(Goal) Exactly retype the lines of the material from its first line to the line with "fold_clearance = 0.5", including both.

(Extracted material)
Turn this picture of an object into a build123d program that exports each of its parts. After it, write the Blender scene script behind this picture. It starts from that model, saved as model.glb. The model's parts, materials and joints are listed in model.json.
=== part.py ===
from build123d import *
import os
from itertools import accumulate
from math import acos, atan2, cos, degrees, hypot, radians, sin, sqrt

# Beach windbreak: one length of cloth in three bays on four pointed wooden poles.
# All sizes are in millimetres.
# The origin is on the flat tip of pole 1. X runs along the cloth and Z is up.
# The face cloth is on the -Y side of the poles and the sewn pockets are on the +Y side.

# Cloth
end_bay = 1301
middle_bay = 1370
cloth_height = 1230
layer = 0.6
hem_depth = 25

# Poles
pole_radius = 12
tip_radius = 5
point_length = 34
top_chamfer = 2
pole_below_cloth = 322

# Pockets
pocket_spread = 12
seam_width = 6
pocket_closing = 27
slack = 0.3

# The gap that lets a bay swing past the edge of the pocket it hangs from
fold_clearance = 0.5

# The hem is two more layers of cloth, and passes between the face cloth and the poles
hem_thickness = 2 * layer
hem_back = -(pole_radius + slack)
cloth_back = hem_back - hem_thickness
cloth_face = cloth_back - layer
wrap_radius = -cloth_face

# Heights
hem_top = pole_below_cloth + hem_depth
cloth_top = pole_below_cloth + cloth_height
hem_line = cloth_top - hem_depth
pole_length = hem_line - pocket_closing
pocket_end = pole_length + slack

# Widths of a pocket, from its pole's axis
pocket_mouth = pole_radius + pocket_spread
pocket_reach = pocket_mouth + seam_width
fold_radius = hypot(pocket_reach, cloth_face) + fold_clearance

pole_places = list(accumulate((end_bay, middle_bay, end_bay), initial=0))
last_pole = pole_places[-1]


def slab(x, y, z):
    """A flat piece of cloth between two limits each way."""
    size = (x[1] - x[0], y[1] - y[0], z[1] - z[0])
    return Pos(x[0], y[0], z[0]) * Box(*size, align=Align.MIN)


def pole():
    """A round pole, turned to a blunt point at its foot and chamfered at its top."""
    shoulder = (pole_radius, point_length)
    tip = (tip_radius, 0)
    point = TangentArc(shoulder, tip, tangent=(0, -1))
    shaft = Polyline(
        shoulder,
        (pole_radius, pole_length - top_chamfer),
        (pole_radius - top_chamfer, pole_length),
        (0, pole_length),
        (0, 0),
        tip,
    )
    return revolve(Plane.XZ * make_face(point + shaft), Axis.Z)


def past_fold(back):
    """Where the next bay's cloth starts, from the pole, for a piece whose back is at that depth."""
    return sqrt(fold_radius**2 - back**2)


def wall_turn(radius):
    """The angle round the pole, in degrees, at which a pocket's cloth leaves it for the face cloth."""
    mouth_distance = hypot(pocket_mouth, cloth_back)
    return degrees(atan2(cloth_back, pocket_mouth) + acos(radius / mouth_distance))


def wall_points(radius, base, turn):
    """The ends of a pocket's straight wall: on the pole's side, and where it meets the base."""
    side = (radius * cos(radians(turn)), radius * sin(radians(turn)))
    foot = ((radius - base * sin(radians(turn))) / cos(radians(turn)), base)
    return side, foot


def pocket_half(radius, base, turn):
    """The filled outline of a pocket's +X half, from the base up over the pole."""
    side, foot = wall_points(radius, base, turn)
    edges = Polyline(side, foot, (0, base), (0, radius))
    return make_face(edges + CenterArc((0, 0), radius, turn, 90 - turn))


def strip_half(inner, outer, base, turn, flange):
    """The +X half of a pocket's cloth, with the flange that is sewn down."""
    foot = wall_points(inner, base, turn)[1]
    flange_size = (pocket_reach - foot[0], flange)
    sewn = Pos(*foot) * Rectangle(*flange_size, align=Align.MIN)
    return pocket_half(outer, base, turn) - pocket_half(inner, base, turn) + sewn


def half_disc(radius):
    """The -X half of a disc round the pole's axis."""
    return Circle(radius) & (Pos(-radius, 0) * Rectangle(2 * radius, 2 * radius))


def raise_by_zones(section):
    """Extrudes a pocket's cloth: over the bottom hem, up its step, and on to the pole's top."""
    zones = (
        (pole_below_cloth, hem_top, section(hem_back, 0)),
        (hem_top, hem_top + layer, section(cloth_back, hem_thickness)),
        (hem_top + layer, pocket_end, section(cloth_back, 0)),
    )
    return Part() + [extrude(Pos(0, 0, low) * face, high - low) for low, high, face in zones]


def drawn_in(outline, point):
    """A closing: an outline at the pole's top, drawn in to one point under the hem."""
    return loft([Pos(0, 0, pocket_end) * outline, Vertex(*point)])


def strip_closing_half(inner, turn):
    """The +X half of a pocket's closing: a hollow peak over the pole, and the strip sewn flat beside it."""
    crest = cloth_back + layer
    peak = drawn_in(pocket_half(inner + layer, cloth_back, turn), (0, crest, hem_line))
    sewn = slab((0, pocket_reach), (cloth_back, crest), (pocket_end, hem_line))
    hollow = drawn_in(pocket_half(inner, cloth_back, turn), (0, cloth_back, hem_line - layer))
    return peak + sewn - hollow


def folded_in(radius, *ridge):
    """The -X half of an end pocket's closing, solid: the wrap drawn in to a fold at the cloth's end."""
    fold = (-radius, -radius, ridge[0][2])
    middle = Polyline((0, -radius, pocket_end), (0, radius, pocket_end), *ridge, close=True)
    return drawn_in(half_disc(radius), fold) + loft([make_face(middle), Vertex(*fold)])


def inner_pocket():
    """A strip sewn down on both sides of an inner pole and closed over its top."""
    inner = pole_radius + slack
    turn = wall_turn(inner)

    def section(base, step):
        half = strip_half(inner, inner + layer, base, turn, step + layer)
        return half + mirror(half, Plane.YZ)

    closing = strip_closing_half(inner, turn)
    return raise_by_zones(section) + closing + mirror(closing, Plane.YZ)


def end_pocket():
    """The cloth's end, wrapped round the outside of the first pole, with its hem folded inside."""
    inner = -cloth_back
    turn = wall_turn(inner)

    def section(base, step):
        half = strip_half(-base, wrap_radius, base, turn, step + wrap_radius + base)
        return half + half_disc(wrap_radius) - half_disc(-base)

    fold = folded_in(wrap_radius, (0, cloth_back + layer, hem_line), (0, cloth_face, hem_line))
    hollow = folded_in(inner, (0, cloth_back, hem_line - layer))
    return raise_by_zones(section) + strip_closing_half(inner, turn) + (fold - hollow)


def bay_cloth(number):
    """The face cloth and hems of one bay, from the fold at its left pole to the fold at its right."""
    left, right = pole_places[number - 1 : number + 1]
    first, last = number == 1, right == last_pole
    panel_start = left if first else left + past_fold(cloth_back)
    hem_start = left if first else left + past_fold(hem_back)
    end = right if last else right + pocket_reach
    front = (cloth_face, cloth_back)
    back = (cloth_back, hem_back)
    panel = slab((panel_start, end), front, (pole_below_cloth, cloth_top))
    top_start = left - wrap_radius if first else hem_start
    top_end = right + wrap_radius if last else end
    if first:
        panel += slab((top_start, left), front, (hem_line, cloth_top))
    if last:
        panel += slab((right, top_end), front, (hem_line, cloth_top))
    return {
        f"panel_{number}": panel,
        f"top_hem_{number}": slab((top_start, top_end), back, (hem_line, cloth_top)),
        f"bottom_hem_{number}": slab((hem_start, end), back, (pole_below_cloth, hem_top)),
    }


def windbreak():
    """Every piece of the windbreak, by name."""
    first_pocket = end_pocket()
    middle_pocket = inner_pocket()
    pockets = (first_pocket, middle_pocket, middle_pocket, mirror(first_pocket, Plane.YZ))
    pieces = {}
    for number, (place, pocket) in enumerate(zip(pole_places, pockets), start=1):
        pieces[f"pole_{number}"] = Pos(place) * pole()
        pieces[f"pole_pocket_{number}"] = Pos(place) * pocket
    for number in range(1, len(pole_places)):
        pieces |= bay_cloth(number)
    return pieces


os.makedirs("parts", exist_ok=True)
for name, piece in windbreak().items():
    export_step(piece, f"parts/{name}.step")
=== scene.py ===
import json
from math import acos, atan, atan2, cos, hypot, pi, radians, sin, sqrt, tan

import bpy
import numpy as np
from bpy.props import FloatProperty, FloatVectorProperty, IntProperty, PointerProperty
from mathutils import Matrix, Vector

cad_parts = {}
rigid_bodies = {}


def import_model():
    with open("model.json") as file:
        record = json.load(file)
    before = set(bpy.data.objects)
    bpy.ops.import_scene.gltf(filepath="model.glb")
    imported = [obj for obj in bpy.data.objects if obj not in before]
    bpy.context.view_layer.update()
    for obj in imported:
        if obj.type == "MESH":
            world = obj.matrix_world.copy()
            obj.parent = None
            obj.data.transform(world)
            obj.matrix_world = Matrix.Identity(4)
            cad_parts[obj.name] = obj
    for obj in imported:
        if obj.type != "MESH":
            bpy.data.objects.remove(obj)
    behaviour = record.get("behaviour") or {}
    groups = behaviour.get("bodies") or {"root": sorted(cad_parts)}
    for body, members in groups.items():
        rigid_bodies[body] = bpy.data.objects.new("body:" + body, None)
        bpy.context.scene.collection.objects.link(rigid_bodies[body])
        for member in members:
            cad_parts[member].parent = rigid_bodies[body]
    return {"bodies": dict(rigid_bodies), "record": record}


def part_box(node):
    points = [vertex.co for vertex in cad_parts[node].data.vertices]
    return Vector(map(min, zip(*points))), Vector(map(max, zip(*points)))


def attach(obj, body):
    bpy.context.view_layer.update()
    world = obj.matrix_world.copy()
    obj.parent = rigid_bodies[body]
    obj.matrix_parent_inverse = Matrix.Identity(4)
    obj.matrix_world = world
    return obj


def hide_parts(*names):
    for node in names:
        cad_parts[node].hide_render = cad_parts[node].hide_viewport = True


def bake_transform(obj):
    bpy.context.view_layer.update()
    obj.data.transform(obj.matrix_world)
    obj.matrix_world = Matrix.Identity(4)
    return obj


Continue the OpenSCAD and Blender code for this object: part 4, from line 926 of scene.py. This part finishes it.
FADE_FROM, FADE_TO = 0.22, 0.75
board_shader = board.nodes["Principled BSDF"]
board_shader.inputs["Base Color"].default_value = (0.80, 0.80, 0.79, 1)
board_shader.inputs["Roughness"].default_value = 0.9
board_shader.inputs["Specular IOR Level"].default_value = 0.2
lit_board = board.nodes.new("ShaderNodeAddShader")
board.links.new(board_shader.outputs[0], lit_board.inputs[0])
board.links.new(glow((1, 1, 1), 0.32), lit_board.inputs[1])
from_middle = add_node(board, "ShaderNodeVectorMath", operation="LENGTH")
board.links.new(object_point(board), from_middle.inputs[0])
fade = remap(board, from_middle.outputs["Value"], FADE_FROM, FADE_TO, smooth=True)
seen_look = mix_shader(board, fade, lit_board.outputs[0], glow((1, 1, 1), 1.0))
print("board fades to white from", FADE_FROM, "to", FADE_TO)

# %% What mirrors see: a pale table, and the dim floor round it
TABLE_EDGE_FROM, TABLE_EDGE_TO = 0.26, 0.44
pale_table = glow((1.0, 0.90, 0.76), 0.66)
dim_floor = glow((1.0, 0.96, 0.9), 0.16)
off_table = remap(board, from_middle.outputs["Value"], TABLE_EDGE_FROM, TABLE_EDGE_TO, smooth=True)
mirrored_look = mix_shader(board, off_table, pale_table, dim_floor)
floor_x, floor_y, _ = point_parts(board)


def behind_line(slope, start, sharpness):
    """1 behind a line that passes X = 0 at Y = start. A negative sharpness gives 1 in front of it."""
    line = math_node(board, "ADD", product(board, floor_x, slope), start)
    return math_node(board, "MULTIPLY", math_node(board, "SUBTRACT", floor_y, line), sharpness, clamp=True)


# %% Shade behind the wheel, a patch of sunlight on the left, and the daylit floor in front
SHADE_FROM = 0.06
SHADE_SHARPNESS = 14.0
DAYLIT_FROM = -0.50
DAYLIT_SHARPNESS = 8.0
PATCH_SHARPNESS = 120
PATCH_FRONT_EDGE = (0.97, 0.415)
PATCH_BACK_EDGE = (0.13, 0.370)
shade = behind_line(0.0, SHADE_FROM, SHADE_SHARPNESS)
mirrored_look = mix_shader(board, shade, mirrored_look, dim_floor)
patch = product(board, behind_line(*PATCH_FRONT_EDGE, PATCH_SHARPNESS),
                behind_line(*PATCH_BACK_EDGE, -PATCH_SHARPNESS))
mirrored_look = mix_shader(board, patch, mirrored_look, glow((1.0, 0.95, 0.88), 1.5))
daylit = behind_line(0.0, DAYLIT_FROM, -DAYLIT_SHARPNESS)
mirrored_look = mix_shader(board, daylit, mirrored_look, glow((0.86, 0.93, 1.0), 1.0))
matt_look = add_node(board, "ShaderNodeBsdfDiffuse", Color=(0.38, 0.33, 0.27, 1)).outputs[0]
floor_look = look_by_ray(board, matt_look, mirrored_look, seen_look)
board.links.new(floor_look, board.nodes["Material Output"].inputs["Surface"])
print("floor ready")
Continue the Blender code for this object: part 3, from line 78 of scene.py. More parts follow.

(Full solution)
Turn this picture of an object into a build123d program that exports each of its parts. After it, write the Blender scene script behind this picture. It starts from that model, saved as model.glb. The model's parts, materials and joints are listed in model.json.
=== part.py ===
from build123d import *
import os
from itertools import accumulate
from math import acos, atan2, cos, degrees, hypot, radians, sin, sqrt

# Beach windbreak: one length of cloth in three bays on four pointed wooden poles.
# All sizes are in millimetres.
# The origin is on the flat tip of pole 1. X runs along the cloth and Z is up.
# The face cloth is on the -Y side of the poles and the sewn pockets are on the +Y side.

# Cloth
end_bay = 1301
middle_bay = 1370
cloth_height = 1230
layer = 0.6
hem_depth = 25

# Poles
pole_radius = 12
tip_radius = 5
point_length = 34
top_chamfer = 2
pole_below_cloth = 322

# Pockets
pocket_spread = 12
seam_width = 6
pocket_closing = 27
slack = 0.3

# The gap that lets a bay swing past the edge of the pocket it hangs from
fold_clearance = 0.5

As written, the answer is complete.